The request
Below are some records. Reproduce them exactly from their first line through the line with "# Columns run", inclusive.
── Material for the task ──
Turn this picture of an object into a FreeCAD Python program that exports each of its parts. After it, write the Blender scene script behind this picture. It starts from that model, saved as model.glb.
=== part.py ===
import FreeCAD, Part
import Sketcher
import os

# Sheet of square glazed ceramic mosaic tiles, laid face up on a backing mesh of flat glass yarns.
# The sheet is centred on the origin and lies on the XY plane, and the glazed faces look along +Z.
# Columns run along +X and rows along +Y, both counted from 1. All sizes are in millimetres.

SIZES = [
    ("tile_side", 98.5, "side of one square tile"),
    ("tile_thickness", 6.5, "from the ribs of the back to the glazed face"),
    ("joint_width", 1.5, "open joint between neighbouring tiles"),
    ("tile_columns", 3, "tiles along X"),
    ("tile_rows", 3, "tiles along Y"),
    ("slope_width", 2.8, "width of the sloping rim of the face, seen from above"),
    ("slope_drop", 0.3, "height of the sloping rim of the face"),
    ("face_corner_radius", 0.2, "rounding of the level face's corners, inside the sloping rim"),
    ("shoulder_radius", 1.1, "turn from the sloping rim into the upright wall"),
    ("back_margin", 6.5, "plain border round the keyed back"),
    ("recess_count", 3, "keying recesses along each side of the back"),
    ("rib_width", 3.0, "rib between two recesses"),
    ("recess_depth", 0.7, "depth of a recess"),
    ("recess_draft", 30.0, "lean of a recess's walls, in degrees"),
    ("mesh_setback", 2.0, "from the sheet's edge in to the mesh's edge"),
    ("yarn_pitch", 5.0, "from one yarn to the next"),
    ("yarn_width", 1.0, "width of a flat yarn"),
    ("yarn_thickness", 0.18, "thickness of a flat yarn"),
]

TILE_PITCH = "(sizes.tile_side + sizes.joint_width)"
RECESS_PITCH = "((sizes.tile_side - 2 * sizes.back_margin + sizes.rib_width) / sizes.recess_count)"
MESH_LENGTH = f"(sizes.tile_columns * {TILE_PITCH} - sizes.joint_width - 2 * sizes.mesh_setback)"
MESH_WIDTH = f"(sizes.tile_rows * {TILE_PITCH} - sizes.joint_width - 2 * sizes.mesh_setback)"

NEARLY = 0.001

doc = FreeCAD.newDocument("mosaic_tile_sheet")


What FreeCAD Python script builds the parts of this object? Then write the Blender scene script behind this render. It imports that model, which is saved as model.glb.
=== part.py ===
───
Task result
Turn this picture of an object into a FreeCAD Python program that exports each of its parts. After it, write the Blender scene script behind this picture. It starts from that model, saved as model.glb.
=== part.py ===
import FreeCAD, Part
import Sketcher
import os

# Sheet of square glazed ceramic mosaic tiles, laid face up on a backing mesh of flat glass yarns.
# The sheet is centred on the origin and lies on the XY plane, and the glazed faces look along +Z.
# Columns run along +X and rows along +Y, both counted from 1. All sizes are in millimetres.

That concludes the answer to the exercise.